Love is friendship that has caught fire. It is quiet understanding, mutual confidence, sharing and forgiving. It is loyalty through good and bad times. It settles for less than perfection and makes allowances for human weaknesses.
Not Just for
Did you know that St. Valentine is not only the patron saint of lovers, but also the patron saint of epilepsy?
The ancient Egyptians, Hindus, Aztecs and Incas, considered it an affliction linked to the gods. Though there was never a rationale behind why some were affected by it, the disorder was long perceived as supernatural. Christianity maintained this perception and there are several references to epilepsy in the New Testament.
Medicine and religion have long been intertwined; however, medical practitioners were sometimes regarded skeptically in medieval times causing people to seek spiritual intervention for their illnesses. Because many people believed their symptoms were the work of dark spiritual forces, it made sense for them to combat their perceived tormenters with an antidote to evil in the form of saints—in particular patron saints—who were believed to have restorative abilities for specific ailments.
But how does Saint Valentine fit in? For one thing, there is a phonetic similarity in the German language between the words ‘fallen’ (fall) and Valentine, and this led to epilepsy as being referred to as the ‘Saint Valentine’s illness.’
Stories about his cures would have spread far and wide, thus enhancing his reputation and increasing the number of those appealing to him for help with epilepsy. It was thought by some that Valentinus himself may have had suffered from epilepsy.
In this way, he became the epilepsy’s patron saint.
The good news is, medical research and an increasing variety of scientifically proven therapies have improved the lives of many people living with epilepsy, significantly diminishing the need to turn to supernatural forces for respite!
Is this great world ever in desperate need of love! Was it really 50 years ago that Burt Bacharach and Hal David penned “What the World Needs Now (is love sweet love)” immortalized by Jackie de Shannon? The sentiment remains truer today than ever. There is still far too much conflict amongst us, and the need for love is greater than ever.

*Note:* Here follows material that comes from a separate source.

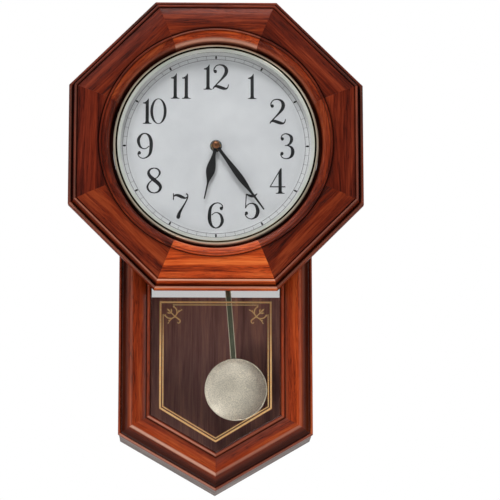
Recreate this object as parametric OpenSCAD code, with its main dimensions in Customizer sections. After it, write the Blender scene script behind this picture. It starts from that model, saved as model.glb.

So, in the wake of this Valentine’s Day, when all the sugar-coated, floral-scented hype has passed, remember that Valentine’s Day is not just for lovers. Today, medical research, an increasing variety of scientifically proven therapies, and programs and events offered by the BC Epilepsy Society are helping to raise awareness and help people with epilepsy live to their fullest potential.

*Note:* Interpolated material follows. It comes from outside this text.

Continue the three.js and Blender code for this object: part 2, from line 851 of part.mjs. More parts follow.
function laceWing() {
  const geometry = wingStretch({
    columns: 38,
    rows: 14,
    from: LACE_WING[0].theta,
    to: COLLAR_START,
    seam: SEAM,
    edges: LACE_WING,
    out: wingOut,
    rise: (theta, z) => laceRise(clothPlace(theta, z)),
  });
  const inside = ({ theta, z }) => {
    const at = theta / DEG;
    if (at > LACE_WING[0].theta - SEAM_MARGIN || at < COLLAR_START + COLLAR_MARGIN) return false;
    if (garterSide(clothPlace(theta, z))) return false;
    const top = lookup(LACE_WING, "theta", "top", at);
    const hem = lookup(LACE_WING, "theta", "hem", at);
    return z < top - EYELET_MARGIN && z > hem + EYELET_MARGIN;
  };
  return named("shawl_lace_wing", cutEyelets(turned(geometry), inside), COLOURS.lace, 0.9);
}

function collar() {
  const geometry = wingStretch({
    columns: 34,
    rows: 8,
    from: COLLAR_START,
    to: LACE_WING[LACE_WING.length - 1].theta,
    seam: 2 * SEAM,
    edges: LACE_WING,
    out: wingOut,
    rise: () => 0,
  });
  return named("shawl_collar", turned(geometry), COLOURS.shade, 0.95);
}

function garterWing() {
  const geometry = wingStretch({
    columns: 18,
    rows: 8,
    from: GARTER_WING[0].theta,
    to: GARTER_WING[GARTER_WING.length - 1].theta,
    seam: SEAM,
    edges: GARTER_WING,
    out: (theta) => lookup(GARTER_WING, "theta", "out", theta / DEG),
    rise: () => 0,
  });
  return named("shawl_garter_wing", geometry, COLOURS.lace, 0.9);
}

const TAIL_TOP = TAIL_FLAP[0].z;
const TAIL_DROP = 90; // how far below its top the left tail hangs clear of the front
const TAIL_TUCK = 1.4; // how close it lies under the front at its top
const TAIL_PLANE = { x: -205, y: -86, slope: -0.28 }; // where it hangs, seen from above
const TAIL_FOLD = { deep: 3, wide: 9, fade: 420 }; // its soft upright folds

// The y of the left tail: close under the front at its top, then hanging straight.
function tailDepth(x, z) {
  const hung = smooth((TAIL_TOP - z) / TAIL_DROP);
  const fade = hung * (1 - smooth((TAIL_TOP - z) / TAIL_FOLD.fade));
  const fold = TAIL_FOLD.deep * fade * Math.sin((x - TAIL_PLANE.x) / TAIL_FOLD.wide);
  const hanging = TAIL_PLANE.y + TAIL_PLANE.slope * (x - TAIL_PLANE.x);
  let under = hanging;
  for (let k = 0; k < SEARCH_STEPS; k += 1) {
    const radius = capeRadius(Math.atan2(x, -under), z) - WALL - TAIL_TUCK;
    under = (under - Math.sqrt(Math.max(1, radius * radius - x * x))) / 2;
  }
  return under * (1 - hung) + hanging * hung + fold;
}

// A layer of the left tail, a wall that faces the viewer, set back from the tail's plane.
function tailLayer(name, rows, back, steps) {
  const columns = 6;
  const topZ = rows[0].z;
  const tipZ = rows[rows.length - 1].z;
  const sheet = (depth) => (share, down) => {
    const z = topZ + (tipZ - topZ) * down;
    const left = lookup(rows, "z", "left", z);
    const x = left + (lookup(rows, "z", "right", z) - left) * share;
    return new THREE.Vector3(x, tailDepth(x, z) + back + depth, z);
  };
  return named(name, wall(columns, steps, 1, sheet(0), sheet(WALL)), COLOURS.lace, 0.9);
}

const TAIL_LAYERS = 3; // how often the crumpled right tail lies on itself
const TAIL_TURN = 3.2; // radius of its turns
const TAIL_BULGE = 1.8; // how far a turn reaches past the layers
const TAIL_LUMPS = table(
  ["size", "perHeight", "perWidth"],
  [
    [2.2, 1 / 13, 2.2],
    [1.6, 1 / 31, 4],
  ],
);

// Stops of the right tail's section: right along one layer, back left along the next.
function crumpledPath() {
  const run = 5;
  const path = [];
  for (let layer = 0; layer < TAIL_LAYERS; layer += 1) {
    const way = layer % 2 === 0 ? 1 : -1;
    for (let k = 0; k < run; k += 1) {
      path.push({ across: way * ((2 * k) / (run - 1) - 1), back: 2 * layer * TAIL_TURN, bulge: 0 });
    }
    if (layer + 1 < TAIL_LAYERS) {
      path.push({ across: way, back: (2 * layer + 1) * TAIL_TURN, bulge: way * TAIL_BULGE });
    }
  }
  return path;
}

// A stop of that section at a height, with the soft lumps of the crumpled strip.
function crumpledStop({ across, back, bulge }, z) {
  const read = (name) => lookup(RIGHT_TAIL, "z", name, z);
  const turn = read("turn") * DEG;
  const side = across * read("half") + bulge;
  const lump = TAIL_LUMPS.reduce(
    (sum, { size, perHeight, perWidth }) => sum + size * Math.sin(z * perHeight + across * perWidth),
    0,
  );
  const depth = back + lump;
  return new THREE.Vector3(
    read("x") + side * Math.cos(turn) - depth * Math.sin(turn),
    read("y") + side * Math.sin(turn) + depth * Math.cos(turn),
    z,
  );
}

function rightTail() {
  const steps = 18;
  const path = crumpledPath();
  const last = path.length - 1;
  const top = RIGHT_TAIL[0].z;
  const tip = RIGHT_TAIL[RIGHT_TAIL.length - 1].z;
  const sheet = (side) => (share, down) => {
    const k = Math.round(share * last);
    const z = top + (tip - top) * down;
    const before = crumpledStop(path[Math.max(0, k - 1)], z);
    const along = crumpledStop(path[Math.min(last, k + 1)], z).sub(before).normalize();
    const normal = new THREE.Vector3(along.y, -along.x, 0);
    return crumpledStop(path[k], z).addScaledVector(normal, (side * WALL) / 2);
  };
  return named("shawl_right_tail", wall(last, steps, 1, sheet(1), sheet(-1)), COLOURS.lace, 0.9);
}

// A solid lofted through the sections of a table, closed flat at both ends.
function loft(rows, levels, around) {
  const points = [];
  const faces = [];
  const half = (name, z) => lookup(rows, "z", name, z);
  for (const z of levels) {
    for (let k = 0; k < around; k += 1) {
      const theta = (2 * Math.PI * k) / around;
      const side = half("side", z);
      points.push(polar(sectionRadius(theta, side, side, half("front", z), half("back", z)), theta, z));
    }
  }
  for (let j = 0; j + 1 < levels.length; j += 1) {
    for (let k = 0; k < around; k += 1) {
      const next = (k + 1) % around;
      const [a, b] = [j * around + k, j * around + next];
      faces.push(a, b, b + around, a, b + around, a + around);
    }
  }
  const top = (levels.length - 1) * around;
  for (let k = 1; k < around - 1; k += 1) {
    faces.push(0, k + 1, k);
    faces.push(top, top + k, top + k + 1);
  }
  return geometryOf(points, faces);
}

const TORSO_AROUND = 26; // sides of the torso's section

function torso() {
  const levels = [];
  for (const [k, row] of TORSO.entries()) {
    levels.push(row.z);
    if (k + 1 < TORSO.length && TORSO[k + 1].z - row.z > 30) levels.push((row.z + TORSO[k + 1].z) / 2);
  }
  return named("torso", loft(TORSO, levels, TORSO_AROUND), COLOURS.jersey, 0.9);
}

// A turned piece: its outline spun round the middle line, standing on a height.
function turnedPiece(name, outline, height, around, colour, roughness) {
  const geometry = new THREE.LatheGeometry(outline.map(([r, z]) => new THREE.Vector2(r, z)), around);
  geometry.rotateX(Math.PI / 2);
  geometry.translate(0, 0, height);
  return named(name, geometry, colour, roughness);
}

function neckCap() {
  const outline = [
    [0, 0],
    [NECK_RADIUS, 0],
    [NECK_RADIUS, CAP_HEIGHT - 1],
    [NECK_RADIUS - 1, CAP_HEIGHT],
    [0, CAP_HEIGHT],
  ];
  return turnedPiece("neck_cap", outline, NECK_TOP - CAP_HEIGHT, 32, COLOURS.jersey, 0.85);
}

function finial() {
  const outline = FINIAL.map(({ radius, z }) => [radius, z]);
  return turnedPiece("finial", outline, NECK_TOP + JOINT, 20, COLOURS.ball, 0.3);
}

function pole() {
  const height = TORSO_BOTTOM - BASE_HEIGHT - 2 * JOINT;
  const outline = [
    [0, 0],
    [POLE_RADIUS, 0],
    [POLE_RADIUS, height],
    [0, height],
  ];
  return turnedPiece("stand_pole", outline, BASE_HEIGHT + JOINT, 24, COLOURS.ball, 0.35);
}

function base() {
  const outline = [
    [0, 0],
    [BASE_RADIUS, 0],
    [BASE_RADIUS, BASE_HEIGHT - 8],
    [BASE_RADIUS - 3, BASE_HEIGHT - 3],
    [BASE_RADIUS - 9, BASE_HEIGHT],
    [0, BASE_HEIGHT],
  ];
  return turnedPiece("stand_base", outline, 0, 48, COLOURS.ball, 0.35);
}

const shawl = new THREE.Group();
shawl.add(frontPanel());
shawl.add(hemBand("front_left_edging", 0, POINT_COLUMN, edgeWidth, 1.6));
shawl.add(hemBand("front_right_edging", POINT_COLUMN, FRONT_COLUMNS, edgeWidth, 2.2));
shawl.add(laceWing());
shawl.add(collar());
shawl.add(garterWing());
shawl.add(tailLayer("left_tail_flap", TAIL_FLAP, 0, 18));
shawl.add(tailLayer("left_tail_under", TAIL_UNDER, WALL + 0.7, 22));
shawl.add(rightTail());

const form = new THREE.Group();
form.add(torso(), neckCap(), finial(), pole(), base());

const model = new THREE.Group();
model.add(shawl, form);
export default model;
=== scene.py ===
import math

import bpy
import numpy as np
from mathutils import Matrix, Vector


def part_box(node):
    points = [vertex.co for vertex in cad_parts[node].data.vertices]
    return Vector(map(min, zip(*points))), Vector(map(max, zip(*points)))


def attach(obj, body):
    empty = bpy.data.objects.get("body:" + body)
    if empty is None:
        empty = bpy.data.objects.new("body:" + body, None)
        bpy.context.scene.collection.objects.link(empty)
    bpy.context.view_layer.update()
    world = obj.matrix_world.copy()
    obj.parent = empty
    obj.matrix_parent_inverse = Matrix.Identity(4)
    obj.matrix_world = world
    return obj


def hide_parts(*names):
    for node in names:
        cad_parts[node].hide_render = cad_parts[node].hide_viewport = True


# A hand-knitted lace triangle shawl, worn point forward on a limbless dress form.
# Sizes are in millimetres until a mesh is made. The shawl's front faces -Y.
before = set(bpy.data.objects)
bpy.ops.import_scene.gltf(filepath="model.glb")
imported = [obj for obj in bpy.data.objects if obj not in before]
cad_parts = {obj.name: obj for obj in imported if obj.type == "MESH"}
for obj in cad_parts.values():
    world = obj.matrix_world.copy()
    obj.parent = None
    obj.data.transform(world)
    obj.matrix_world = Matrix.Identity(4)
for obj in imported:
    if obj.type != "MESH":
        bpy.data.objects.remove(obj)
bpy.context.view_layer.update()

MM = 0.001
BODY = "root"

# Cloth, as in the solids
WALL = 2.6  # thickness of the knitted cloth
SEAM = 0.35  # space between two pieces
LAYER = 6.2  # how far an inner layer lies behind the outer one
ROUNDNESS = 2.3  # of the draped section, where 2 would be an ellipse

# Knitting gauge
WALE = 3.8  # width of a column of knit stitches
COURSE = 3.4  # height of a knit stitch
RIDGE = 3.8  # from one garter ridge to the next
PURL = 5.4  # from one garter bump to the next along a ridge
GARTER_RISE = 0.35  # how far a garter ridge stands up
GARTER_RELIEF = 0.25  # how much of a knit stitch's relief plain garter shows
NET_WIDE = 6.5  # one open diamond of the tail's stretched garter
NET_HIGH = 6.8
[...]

An Italian stamp of 1988 shows a pictorial representation of an EEG and St. Valentine. St. Valentine was the first bishop of Temi in Umbria. Some of the mythology is not entirely clear, but St. Valentine was probably a physician who was martyred by the Romans on February 14, 273. He is patron saint of both lovers and epilepsy. There are also other patron saints of epilepsy. Legend has it that St. Valentine miraculously cured a young fiancée, Serapia, afflicted with a mysterious illness, thought now to be epilepsy. Sites where St. Valentine was thought to have lived or visited became pilgrimage destinations for cure of the disorder. These destinations included Rome and Temi in Italy, Ruffach in France (where a hospital for epilepsy was later built), Poppel in Belgium, and Passau in Germany. Soon after Valentine’s death young lovers started making pilgrimages to Temi to be blessed by the Bishop on the 14th hour of every month for eternal love.